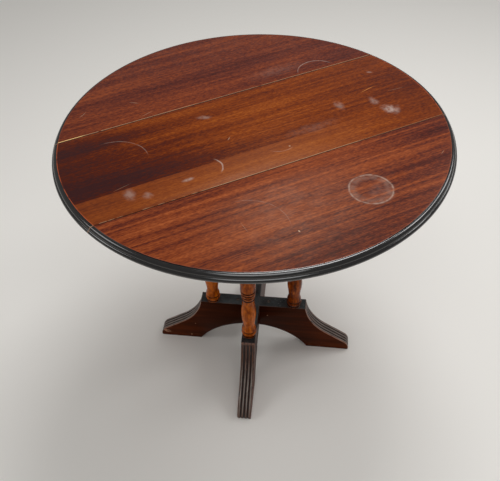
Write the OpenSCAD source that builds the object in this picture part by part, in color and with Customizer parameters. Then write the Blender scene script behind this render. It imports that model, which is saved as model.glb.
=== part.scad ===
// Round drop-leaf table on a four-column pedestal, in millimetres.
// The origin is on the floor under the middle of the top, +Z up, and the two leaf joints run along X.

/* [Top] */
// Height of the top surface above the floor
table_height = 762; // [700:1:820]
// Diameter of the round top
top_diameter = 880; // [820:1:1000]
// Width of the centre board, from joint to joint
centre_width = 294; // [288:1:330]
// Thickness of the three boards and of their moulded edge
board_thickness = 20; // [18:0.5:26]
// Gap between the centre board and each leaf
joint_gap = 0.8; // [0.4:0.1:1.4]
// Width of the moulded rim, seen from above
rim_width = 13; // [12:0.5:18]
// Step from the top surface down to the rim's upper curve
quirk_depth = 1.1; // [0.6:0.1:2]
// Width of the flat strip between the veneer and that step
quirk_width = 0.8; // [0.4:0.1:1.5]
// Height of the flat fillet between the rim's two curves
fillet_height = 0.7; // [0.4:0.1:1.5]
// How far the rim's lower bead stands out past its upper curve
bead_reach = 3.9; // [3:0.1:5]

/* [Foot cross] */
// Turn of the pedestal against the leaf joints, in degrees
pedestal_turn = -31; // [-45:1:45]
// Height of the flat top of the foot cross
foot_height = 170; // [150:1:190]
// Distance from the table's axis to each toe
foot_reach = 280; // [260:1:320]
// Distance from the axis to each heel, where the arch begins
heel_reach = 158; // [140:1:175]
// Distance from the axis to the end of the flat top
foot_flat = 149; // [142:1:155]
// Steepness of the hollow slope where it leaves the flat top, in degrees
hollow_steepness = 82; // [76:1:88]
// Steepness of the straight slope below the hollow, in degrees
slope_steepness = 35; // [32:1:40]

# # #

## Task objective
Take every line above carrying "part" and return it.

## Solution to this task
Write the OpenSCAD source that builds the object in this picture part by part, in color and with Customizer parameters. Then write the Blender scene script behind this render. It imports that model, which is saved as model.glb.
=== part.scad ===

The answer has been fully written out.